Show up at a hospital ER because you’re short of breath, and one of the first things doctors or nurses will check is the oxygen level in your blood. They take a reading with a pulse oximeter, a device usually clipped on a finger to get an almost instantaneous reading. It’s a painless, noninvasive procedure.
But the thickness of acrylic or gel nails can often interfere with that measurement. The device relies on infrared and red light to measure the oxygen level, and even regular nail polish, if dark enough, can throw off the reading. It’s why ambulances and ERs have routinely stocked nail polish remover for years.
But acrylic and gel nails are different. Because these artificial products are put on to last. And last and last.
“We can’t get acrylic nails off,” said Howard Mell, an emergency department doctor at Wake Forest Baptist Medical Center in Winston-Salem, N.C., and a spokesman for the American College of Emergency Physicians.

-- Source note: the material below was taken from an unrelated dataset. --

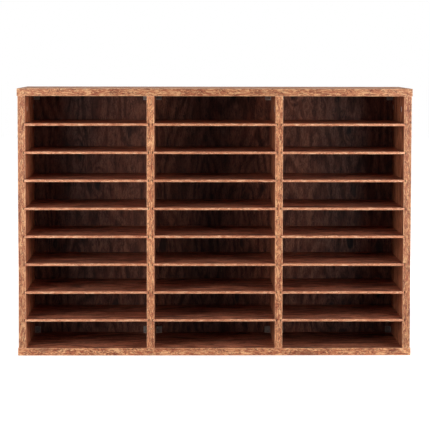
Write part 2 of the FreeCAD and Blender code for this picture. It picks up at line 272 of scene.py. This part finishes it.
def arris_wiring(graph, given):
    """1 along the edges of a box, where two of its faces meet, and 0 further in than about Width."""
    to_low = graph.vector("SUBTRACT", given["Vector"], given["Low"])
    to_high = graph.vector("SUBTRACT", given["High"], given["Vector"])
    gap = graph.vector("MINIMUM", to_low, to_high)
    rough = graph.noise(given["Vector"], 160.0, detail=3.0, roughness=0.6)
    reach = graph.both(given["Width"], graph.ramp(rough, 0.35, 0.7, 0.25, 1.6))
    near = [graph.without(graph.math("DIVIDE", distance, reach)) for distance in graph.parts(gap)]
    xy, xz, yz = [graph.math("MINIMUM", *pair) for pair in combinations(near, 2)]
    return {"Mask": graph.ramp(graph.either(graph.either(xy, xz), yz), 0.0, 0.6)}


def chipboard_wiring(graph, given):
    """Pressed chips, flatter than wide: each cell is one chip, with fine dust between them."""
    cells = graph.cells(graph.scaled(given["Vector"], (1.0, 1.0, 2.2)), 520.0)
    dust = graph.noise(given["Vector"], 1400.0, detail=3.0, roughness=0.7)
    return {"Chips": graph.parts(cells["Color"])[0], "Dust": dust}


def settled_dust_wiring(graph, given):
    """A thin uneven film on what faces up."""
    up = graph.ramp(graph.parts(given["Normal"])[Z], 0.5, 0.95)
    drift = graph.noise(given["Vector"], 14.0, detail=5.0, roughness=0.65)
    specks = graph.ramp(graph.noise(given["Vector"], 900.0, detail=2.0), 0.6, 0.72)
    film = graph.ramp(drift, 0.4, 0.75)
    return {"Mask": graph.both(up, graph.either(graph.both(film, 0.5), graph.both(specks, film)))}


PLACE_INPUT = ("Vector", "Vector", (0, 0, 0))
RUSTIC_DECOR = shared_effect(
    "rustic decor", [PLACE_INPUT, ("Rings", "Float", 20.0), ("Sway", "Float", 0.04)],
    ["Clouds", "Rings", "Streaks", "Fibres", "Pores", "Cracks", "Knots"], rustic_decor_wiring)
# The arris mask carries both rubbed wear and a painted highlight along the bands' edges.
ARRIS = shared_effect(
    "rubbed arris",
    [PLACE_INPUT, ("Low", "Vector", (0, 0, 0)), ("High", "Vector", (0, 0, 0)), ("Width", "Float", 0.001)],
    ["Mask"], arris_wiring)
CHIPBOARD = shared_effect("chipboard core", [PLACE_INPUT], ["Chips", "Dust"], chipboard_wiring)
SETTLED_DUST = shared_effect(
    "settled dust", [PLACE_INPUT, ("Normal", "Vector", (0, 0, 1))], ["Mask"], settled_dust_wiring)


# ---- colours and measures --------------------------------------------------------------------------
# Each decor has the tones of its dark wood, its light wood, its pale streaks and its veins.
FACE = (colour(122, 63, 43), colour(196, 118, 80), colour(217, 141, 101), colour(60, 30, 24))
LEVEL_FACE = (colour(95, 47, 34), colour(220, 133, 98), colour(234, 154, 116), colour(48, 24, 20))
# The top's decor is lighter than the other faces while its own sheen is low: painted sheen of the white
# backdrop and painted light from above.
TOP_FACE_PAINTED_SHEEN = (colour(152, 84, 42), colour(226, 146, 86), colour(240, 170, 108), colour(76, 38, 20))
BACK_FACE = (colour(78, 42, 32), colour(172, 105, 78), colour(208, 144, 115), colour(32, 17, 14))
BACK_GAIN = 0.85
BAND = (colour(168, 88, 58), colour(236, 164, 114), colour(252, 200, 148), colour(104, 38, 24))
SHELF_BAND = (colour(196, 122, 84), colour(230, 162, 122), colour(246, 194, 152), colour(156, 84, 56))
# Pale arrises of the bands: partly rubbed wear, partly a painted highlight along the edges.
ARRIS_WEAR_AND_HIGHLIGHT = colour(238, 184, 142)
CORE_PALE = colour(205, 172, 128)
CORE_DARK = colour(128, 92, 60)
HARDBOARD_DARK = colour(112, 74, 46)
HARDBOARD_PALE = colour(158, 114, 78)
HARDBOARD_BLOTCH = colour(96, 60, 38)
HARDBOARD_FLECK = colour(186, 146, 106)
DUST = colour(196, 188, 178)
ZINC_DULL = colour(214, 212, 208)
ZINC_RUBBED = colour(236, 234, 230)
PLATING = colour(204, 202, 196)
PLATING_TARNISHED = colour(168, 160, 142)
BEECH_DARK = colour(214, 176, 126)
BEECH_PALE = colour(228, 196, 150)
BEECH_RAY = colour(168, 118, 74)
BRACE_DARK = colour(212, 202, 193)
BRACE_PALE = colour(232, 222, 213)

# Zones of painted light and shade on the backs, and of painted shade on the bottom board: darker where the
# side lights don't reach into a pigeonhole and paler where they fall. From left to right: the X of the
# zone's middle line, half its width, and its gain.
BACK_PAINTED_LIGHT_AND_SHADE_ZONES = ((-0.40, 0.06, 0.85), (-0.27, 0.05, 1.25), (-0.145, 0.03, 1.35), (-0.005, 0.08, 0.63),
              (0.14, 0.03, 1.5), (0.215, 0.08, 1.45), (0.38, 0.11, 0.9))
FLOOR_PAINTED_SHADE_ZONES = ((0.33, 0.17, 0.75),)
# A zone's border wanders this far to either side. Its gain is full up to the first share of its half
# width and gone at the second.
ZONE_WANDER = 0.03
ZONE_FULL, ZONE_GONE = 0.4, 1.2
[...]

For clinicians in the know, the solution is to find another place to take the measurement. An ear lobe or toe can work, or even the forehead, although readings in those locations tend to produce less reliable measurements, doctors say. A physician who needs a highly accurate result for a critically ill patient will have to use other, more complicated means, such as drawing blood directly from an artery.
“That’s really painful because you’re putting a needle into an artery, and it takes time for the lab to run the test,” said Darria Gillespie, an emergency medicine doctor in Atlanta.

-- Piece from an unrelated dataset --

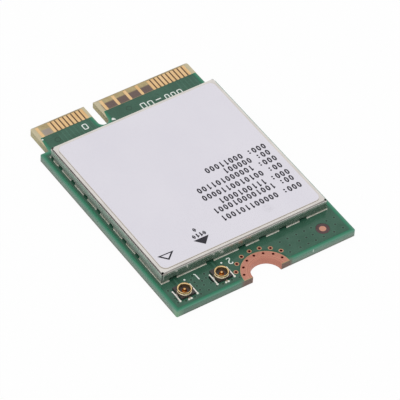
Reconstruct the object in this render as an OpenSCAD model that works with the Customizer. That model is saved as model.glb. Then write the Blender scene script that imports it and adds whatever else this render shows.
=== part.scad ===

Eva Nies, of Basking Ridge, New Jersey, thinks her 89-year-old mother’s gel nails may have been the reason she wound up in the hospital recently.
Nies had driven her mother, Grace Nutt, to an urgent care clinic because she was running a fever following a flu shot and pneumonia shot. The clinic did a chest X-ray, tested her blood and also used a pulse oximeter on her finger in taking her vital signs.

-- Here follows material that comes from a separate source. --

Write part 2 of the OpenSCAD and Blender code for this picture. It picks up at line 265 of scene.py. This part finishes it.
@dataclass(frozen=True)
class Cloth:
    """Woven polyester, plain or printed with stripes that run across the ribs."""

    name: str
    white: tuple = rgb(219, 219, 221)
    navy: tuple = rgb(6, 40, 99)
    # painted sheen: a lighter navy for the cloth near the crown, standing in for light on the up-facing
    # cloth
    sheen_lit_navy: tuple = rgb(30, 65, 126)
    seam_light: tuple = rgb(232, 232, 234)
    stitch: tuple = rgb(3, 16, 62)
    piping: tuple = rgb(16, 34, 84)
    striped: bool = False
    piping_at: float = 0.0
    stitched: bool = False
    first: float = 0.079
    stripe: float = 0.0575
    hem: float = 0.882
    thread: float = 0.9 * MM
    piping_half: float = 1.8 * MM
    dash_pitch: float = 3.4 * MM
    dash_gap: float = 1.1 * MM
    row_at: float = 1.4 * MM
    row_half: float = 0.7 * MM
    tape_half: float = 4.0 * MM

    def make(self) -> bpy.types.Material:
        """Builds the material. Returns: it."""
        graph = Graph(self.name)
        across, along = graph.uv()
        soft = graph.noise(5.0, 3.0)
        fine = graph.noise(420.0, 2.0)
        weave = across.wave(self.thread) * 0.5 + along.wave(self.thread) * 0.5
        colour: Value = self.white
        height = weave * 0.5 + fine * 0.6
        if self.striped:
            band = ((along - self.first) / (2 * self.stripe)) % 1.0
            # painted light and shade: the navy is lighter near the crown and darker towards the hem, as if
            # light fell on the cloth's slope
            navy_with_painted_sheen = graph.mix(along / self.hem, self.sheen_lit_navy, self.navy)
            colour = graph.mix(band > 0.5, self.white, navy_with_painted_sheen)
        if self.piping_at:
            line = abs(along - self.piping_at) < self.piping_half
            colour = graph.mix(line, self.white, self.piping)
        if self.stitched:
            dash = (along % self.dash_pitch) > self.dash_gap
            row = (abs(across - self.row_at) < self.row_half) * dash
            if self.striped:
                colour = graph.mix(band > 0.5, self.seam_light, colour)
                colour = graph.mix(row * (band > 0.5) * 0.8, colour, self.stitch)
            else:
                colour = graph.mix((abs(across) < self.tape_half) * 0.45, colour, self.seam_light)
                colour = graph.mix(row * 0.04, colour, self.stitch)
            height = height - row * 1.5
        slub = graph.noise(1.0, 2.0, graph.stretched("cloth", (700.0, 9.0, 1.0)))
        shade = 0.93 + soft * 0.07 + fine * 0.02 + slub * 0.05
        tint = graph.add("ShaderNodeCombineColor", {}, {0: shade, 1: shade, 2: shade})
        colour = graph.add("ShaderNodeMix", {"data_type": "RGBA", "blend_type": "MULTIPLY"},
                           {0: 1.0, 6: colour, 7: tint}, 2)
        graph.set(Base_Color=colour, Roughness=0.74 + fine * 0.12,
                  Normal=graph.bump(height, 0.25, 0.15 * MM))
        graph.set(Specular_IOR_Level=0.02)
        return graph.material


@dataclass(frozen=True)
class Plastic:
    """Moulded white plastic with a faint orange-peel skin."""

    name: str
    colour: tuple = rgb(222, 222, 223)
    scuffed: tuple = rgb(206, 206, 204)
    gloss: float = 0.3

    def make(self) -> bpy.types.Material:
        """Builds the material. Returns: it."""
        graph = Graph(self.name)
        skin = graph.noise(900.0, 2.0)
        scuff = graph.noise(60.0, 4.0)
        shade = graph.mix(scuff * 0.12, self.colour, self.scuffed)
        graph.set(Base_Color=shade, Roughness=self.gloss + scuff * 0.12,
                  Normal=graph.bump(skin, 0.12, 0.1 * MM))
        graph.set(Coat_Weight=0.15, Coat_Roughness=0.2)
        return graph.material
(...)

Generally, a “pulse ox” reading should be between 95 to 100, Mell said. In some people with chronic lung disease, 90 may be considered low-normal. But Nutt, who has no lung problems, had a reading of between 84 to 86. The doctor was so worried that she wanted her hospitalized immediately.
“She told us, ‘A woman with this level of oxygen in her blood — you don’t live at this level,'” Nies recalled in an interview. “I felt that at least 50 percent of why they were pushing us to admit her to the hospital” was the reading on the “finger gizmo.”
The family took her to a local hospital. As a nurse was preparing to measure her oxygen level, Nies’s brother, remembering what had happened at the clinic, suggested that the device be clipped onto his mother’s unvarnished toe. It showed a perfectly normal oxygenation of 98.
Nutt was discharged after two nights in the hospital. Her daughter understands the doctors were erring on the side of caution. Still, she worries that similar situations “could somehow screw something up for someone else,” she said.
Emergency room doctors say people who have chronic lung problems and use emergency rooms frequently may want to consider not getting acrylic or gel nails.
At the same time, clinicians also know that for many women, especially seniors, getting their nails done is a treat and makes them feel pretty.
“We want people to live as normal a life as they can,” Mell said.